A marked feature of public sector pay has been the very large growth in senior and top management salaries– some of this linked directly to ‘benchmarking’ awards in two phases over recent years. The theory was that the public service needed to attract or retain the best talent by aligning salaries with comparable roles in the private sector. This ‘theory’ is very questionnable because:

- The public service can never be simply run like a business centered on the ethos of profit maximisation
- The inequality between the lowest and highest paid is a justifiable source of resentment among many {the ratio of salaries for Clerical officer staff (civil service, health and local authority) to CEO/Secretary-General has increased from a factor of 3.5 to 5.6 (Source: IMPACT/CPSU – Table 10) between 1987 and 2006 for examples}.
- Public service labour markets remain rigid and internal so that inflows from the private sector at the very top level is the exception more than the rule.

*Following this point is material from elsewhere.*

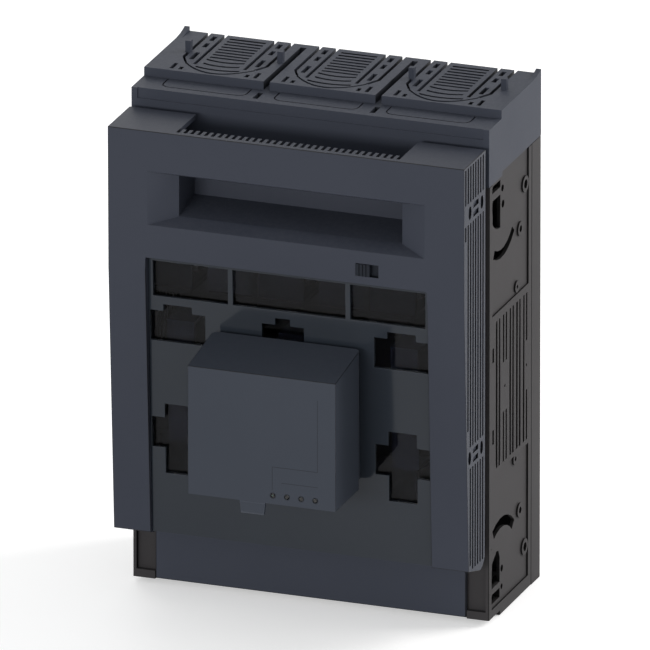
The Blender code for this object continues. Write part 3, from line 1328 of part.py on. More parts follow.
def inspection_window():
    """Smoked clear pane behind the carrier plate that closes its openings."""
    pane = bmesh.new()
    offset = -CARRIER_THICKNESS - GAP - WINDOW_THICKNESS
    sloped_plate(pane, WINDOW_HALF - GAP, (HANDLE_BOTTOM, WINDOW_TOP - GAP), offset, WINDOW_THICKNESS)
    item = piece("inspection_window", pane, "smoked_clear_plastic", Model.handle)
    holes = bmesh.new()
    monitor_passages(holes, (HANDLE_FOOT_FRONT - 4 * CARRIER_THICKNESS, HANDLE_FRONT))
    cut(item, "holes", holes)


def pane_back(height):
    """Return the depth of the pane's back face at a height."""
    return carrier_front(height) - CARRIER_THICKNESS - GAP - WINDOW_THICKNESS


def fuse_gripper(name, x):
    """Clip behind the carrier plate that grips the two lugs of a fuse."""
    low, high = FUSE_CENTRE - GRIPPER_HALF, FUSE_CENTRE + GRIPPER_HALF
    t = GRIPPER_THICKNESS
    base_low = pane_back(low) - GAP
    base_high = pane_back(high) - GAP
    tip = GRIPPER_TIP_DEPTH
    hook = GRIPPER_HOOK
    outline = [
        (base_low, low), (base_high, high), (tip, high), (tip, high - t - hook),
        (tip + t, high - t - hook), (tip + t, high - t), (base_high - t, high - t), (base_low - t, low + t),
        (tip + t, low + t), (tip + t, low + t + hook), (tip, low + t + hook), (tip, low),
    ]
    clip = bmesh.new()
    along_x(clip, outline, span(x, GRIPPER_WIDTH))
    piece(name, clip, "grey_plastic", Model.handle)


def foot_ranges():
    """Return the half width and the height range of the monitor's foot."""
    return MONITOR_HALF - FOOT_INSET, (MONITOR_BOTTOM + FOOT_INSET, MONITOR_BACK_TOP - FOOT_INSET)


def screw_places():
    """Return the X and height of each screw that fixes the monitor."""
    half, (low, high) = foot_ranges()
    heights = (low + SCREW_INSET, high - SCREW_INSET)
    return [(side * (half - SCREW_INSET), height) for side in SIDES for height in heights]


def monitor_base():
    """Foot of the fuse monitor: a shallow tray on the carrier plate, set back behind the box."""
    half, (low, high) = foot_ranges()
    front = MONITOR_BACK + MONITOR_WALL
    body = bmesh.new()
    back_edge = [(carrier_front(low) + GAP, low), (carrier_front(high) + GAP, high)]
    along_x(body, [back_edge[0], (front, low), (front, high), back_edge[1]], (-half, half))
    item = piece("monitor_base", body, "grey_plastic", Model.handle)
    room = bmesh.new()
    wall = MONITOR_WALL
    floor = carrier_front(high) + GAP + FOOT_FLOOR
    block(room, (-half + wall, half - wall), (floor, front + CUT_OVER), (low + wall, high - wall))
    cut(item, "room", room)
    holes = bmesh.new()
    monitor_passages(holes, (HANDLE_FOOT_FRONT - CARRIER_THICKNESS, front + CUT_OVER))
    cut(item, "holes", holes)


def monitor_outline(inset):
    """Return the monitor box's side outline as depth and height points."""
    slope = (MONITOR_BACK_TOP - MONITOR_FRONT_TOP) / (MONITOR_FRONT - MONITOR_BACK)
    front = MONITOR_FRONT - inset
    back = MONITOR_BACK - (CUT_OVER if inset else 0)
    low = MONITOR_BOTTOM + inset
    top = [(depth, MONITOR_BACK_TOP - slope * (depth - MONITOR_BACK) - inset) for depth in (front, back)]
    return [(back, low), (front, low)] + top


def monitor_housing():
    """Box of the fuse monitor, open at its back, with four lamp holes in its face."""
    body = bmesh.new()
    along_x(body, monitor_outline(0), (-MONITOR_HALF, MONITOR_HALF))
    item = piece("monitor_housing", body, "blue_grey_plastic", Model.handle)
    corners = bmesh.new()
    for side in SIDES:
        outside = side * (MONITOR_HALF + CUT_OVER)
        behind = MONITOR_BACK - CUT_OVER
        centre = (side * (MONITOR_HALF - MONITOR_CORNER), MONITOR_BACK + MONITOR_CORNER)
        turn = arc(centre, MONITOR_CORNER, 0.75, 0.75 + side * 0.25, 4)
        outline = [(outside, behind), (centre[0], behind)] + turn + [(outside, centre[1])]
        along_z(corners, outline, (MONITOR_BOTTOM - CUT_OVER, MONITOR_BACK_TOP + CUT_OVER))
    cut(item, "corners", corners)
    room = bmesh.new()
    inner = MONITOR_HALF - MONITOR_WALL
    along_x(room, monitor_outline(MONITOR_WALL), (-inner, inner))
    cut(item, "room", room)
    holes = bmesh.new()
    through = (MONITOR_FRONT - 2 * MONITOR_WALL, MONITOR_FRONT + CUT_OVER)
    for x in lamp_positions():
        along_depth(holes, circle((x, LAMP_HEIGHT), LAMP_RADIUS + GAP, 10), through)
    cut(item, "lamp_holes", holes)


def lamp_positions():
    """Return the X positions of the status lamps."""
    return [LAMP_FIRST + index * LAMP_PITCH for index in range(LAMP_COUNT)]


def monitor_board():
    """Circuit board of the monitor with its larger components."""
    board = bmesh.new()
    half = MONITOR_HALF - MONITOR_WALL - GAP
    low, high = MONITOR_BOTTOM + MONITOR_WALL + GAP, MONITOR_FRONT_TOP - MONITOR_WALL
    depth_range = (BOARD_DEPTH, BOARD_DEPTH + BOARD_THICKNESS)
    block(board, (-half, half), depth_range, (low, high))
    item = piece("monitor_board", board, "circuit_board", Model.handle)
    parts = bmesh.new()
    middle = (low + high) / 2
    front = depth_range[1] - BOARD_THICKNESS / 2
    back = depth_range[0] + BOARD_THICKNESS / 2
    in_front = (front, front + CHIP_HEIGHT)
    behind = (back - CAPACITOR_HEIGHT, back)
    block(parts, span(-TRANSFORMER_OFFSET, TRANSFORMER_SIDE), in_front, span(middle, TRANSFORMER_SIDE))
    block(parts, span(CHIP_OFFSET, CHIP_SIDE), in_front, span(middle + CHIP_OFFSET, CHIP_SIDE))
    block(parts, span(0, CONNECTOR_LENGTH), behind, (low + GAP, low + CONNECTOR_SIDE))
    for index in range(CAPACITORS):
        along_depth(parts, circle((index * CAPACITOR_PITCH, middle), CAPACITOR_RADIUS, 10), behind)
    join(item, "parts", parts)


def light_guide():
    """Clear moulding with one rod behind each lamp hole and a bar that joins them."""
    lamps = lamp_positions()
    low, high = LAMP_HEIGHT - LAMP_RADIUS, LAMP_HEIGHT + LAMP_RADIUS
    back = BOARD_DEPTH + BOARD_THICKNESS + GAP
    bar = bmesh.new()
    ends = (lamps[0] - 2 * LAMP_RADIUS, lamps[-1] + 2 * LAMP_RADIUS)
    block(bar, ends, (back, back + 2 * LAMP_RADIUS), (low, high))
    item = piece("light_guide", bar, "clear_light_guide", Model.handle)
    rods = bmesh.new()
    for x in lamps:
        outline = circle((x, LAMP_HEIGHT), LAMP_RADIUS - LAMP_DRAFT, 10)
        along_depth(rods, outline, (back + LAMP_RADIUS, MONITOR_FRONT))
    join(item, "rods", rods)


def monitor_screw(name, x, height):
    """Screw that holds the monitor's foot to the carrier plate."""
    seat = pane_back(height - SCREW_HEAD_RADIUS) - GAP
    head = bmesh.new()
    along_depth(head, circle((x, height), SCREW_HEAD_RADIUS, 10), (seat - SCREW_HEAD_HEIGHT, seat))
    item = piece(name, head, "zinc_steel", Model.handle)
    shank = bmesh.new()
    tip = carrier_front(height) + FOOT_FLOOR
    along_depth(shank, circle((x, height), SCREW_RADIUS, 10), (seat - SCREW_HEAD_HEIGHT / 2, tip))
    join(item, "shank", shank)


def lock_slider():
    """Sliding lock: a ridged knob on a plate behind the handle unit's front wall."""
    travel_room = LOCK_RIGHT - LOCK_LEFT - LOCK_TRAVEL - 2 * GAP
    left = LOCK_LEFT + GAP
    knob_x = (left, left + travel_room)
    knob_z = (LOCK_BOTTOM + GAP, LOCK_TOP - GAP)
    wall_back = handle_front(LOCK_BOTTOM) - HANDLE_WALL
    plate_front = wall_back - GAP
    knob_front = handle_front(LOCK_BOTTOM) + LOCK_PROUD
    body = bmesh.new()
    block(body, knob_x, (plate_front - LOCK_PLATE, knob_front), knob_z)
    item = piece("lock_slider", body, "blue_grey_plastic", Model.handle)
    plate = bmesh.new()
    reach = (LOCK_LEFT - LOCK_TRAVEL - LOCK_PLATE_OVER, LOCK_RIGHT + LOCK_PLATE_OVER)
    plate_z = (LOCK_BOTTOM - LOCK_PLATE_OVER, LOCK_TOP + LOCK_PLATE_OVER)
    block(plate, reach, (plate_front - LOCK_PLATE, plate_front), plate_z)
    join(item, "plate", plate)
    ridges = bmesh.new()
    pitch = travel_room / (LOCK_RIDGES + 1)
    across = (knob_z[0] - CUT_OVER, knob_z[1] + CUT_OVER)
    for index in range(LOCK_RIDGES):
        x = knob_x[0] + (index + 1) * pitch
        block(ridges, span(x, LOCK_PROUD), (knob_front - LOCK_PROUD, knob_front + CUT_OVER), across)
    cut(item, "ridges", ridges)


def base():
    """Build every piece that stays on the mounting plate."""
    rear_base()
    base_housing()
    for number, (pole, x) in enumerate(zip(POLES, POLE_X), start=1):
        for upper, level in ((True, "upper"), (False, "lower")):
            contact(f"contact_{level}_{number}", x, upper)
            jaw_spring(f"jaw_spring_{level}_{number}", x, upper)
            touch_guard(f"touch_guard_{level}_{number}", pole, x, upper)
            contact_screw(f"contact_screw_{level}_{number}", x, upper)
            terminal_bolt(f"terminal_bolt_{level}_{number}", x, upper)
        arc_chute(f"arc_chute_{number}", x)
        deion_stack(f"deion_stack_{number}", x)
    upper_terminal_cover()
    lower_terminal_cover()
    hinge_pins()


def handle_unit():
    """Build every piece that swings with the handle unit."""
    handle_frame()
    fuse_carrier_plate()
    inspection_window()
    for number, x in enumerate(POLE_X, start=1):
        fuse_gripper(f"fuse_gripper_{number}", x)
    monitor_base()
    monitor_housing()
    monitor_board()
    light_guide()
    for number, (x, height) in enumerate(screw_places(), start=1):
        monitor_screw(f"monitor_screw_{number}", x, height)
    lock_slider()


def main():
    """Build the switch."""
    clear_scene()
    Model.root = empty("switch_origin", (0, 0, -HEIGHT / 2))
    hinge = Vector((0, -HINGE_DEPTH, HINGE_HEIGHT))
    Model.handle = empty("handle_hinge", hinge, Model.root)
    base()
    handle_unit()


main()
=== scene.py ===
"""Fuse switch disconnector: looks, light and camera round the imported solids, in metres."""

import json
import logging
import math
from collections.abc import Callable, Iterable
from dataclasses import dataclass, field
from enum import Enum

import bmesh
import bpy
from mathutils import Matrix, Vector
from mathutils.bvhtree import BVHTree

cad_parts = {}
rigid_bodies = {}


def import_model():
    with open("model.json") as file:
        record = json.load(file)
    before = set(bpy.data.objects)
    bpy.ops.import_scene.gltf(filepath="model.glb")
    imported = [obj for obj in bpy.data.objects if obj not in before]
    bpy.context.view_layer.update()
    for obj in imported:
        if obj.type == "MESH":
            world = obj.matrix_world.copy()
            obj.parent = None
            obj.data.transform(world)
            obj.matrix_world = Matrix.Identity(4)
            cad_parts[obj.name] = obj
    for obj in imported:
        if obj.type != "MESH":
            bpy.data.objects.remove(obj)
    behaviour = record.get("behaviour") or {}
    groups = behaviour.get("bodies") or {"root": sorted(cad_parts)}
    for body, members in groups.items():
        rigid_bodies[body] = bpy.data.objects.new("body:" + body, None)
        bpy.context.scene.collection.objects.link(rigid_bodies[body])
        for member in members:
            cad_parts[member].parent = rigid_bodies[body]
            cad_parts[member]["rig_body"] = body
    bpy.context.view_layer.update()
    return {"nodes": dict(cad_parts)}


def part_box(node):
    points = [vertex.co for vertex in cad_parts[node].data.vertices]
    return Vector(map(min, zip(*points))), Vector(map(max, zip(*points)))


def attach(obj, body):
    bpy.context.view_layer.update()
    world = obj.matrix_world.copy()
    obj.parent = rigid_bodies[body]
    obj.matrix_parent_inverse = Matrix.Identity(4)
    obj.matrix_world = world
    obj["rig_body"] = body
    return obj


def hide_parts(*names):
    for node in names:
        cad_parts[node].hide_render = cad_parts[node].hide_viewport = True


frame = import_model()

LOG = logging.getLogger("switch")
Colour = tuple[float, float, float]
Reach = tuple[float, float]
WHITE = (1.0, 1.0, 1.0)

# Limits for copying the solids' meshes, angles in degrees
MERGE_WITHIN = 0.000002
FLAT_TURN = 0.3
SMOOTH_TURN = 35.0
SAME_PLANE = 0.99999
NEGLIGIBLE = 1e-12

# Sockets of the Mix node when it mixes colours
MIX_SHARE, MIX_FIRST, MIX_SECOND = 0, 6, 7
MIX_RESULT = 2

# Places on the monitor, worked out from its nodes
HOUSING_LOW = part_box("monitor_housing")[0]
GUIDE_LOW, GUIDE_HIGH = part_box("light_guide")
LAMP_COUNT = 4
LAMP_RADIUS = (GUIDE_HIGH.z - GUIDE_LOW.z) / 2
LAMP_HEIGHT = (GUIDE_HIGH.z + GUIDE_LOW.z) / 2
LAMP_FIRST = GUIDE_LOW.x + 2 * LAMP_RADIUS
LAMP_LAST = GUIDE_HIGH.x - 2 * LAMP_RADIUS
LAMP_PITCH = (LAMP_LAST - LAMP_FIRST) / (LAMP_COUNT - 1)
LAMP_PLACES = [(LAMP_FIRST + LAMP_PITCH * number, LAMP_HEIGHT) for number in range(LAMP_COUNT)]
LAMP_RING = LAMP_RADIUS + 0.00055

# Lines of the bare label, each a range across and a range upwards
LABEL_DEPTH = HOUSING_LOW.y + 0.0005
LABEL_LEFT = LAMP_FIRST - 0.0003
LABEL_STEP = LABEL_LEFT + 0.0056
LABEL_RIGHT = LAMP_LAST + 0.0013
LABEL_FOOT = LAMP_HEIGHT + 0.00325
LABEL_MIDDLE = LABEL_FOOT + 0.0047
LABEL_SHOULDER = LABEL_FOOT + 0.0136
LABEL_TOP = LABEL_SHOULDER + 0.0420
LABEL_LINES = (
    ((LABEL_LEFT, LABEL_LEFT), (LABEL_FOOT, LABEL_SHOULDER)),
    ((LABEL_LEFT, LABEL_RIGHT), (LABEL_SHOULDER, LABEL_SHOULDER)),
    ((LABEL_STEP, LABEL_RIGHT), (LABEL_MIDDLE, LABEL_MIDDLE)),
    ((LABEL_RIGHT, LABEL_RIGHT), (LABEL_SHOULDER, LABEL_TOP)),
)

FLOOR_HEIGHT = min(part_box(node)[0].z for node in frame["nodes"])


class Slot(Enum):
    """Material slots of the record."""

    BASE = "black_brown_plastic"
    COVER = "blue_grey_plastic"
    GREY = "grey_plastic"
    PANE = "smoked_clear_plastic"
    CONTACT = "silvered_copper"
    SPRING = "spring_steel"
    ZINC = "zinc_steel"
    BOARD = "circuit_board"
    LIGHT_GUIDE = "clear_light_guide"


class Body(Enum):
    """Bodies of the record that the pieces ride on."""

    BASE = "base"
    HANDLE = "handle_unit"
    SLIDER = "lock_slider"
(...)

All of this needs to be borne in mind since the ‘premium’ to public sector workers compared to private sector workers is one dimension. The other ‘premium’ is the ratio of high to low earners in each of the public and private sectors has gone up appreciably over time. I don’t see too many people in the economic fraternity complaining about that. (We have seen obscene growing differences in regard to top remuneration in Corporate USA and mimicked in Ireland and elsewhere from the era of ‘greed is good’ onwards.)

What sorts of factors has driven salaries in recent decades and what implications can be drawn for incomes policy? I will look at these issues as well as some evidence on non-wage incomes, in a subsequent 'Mythbuster'.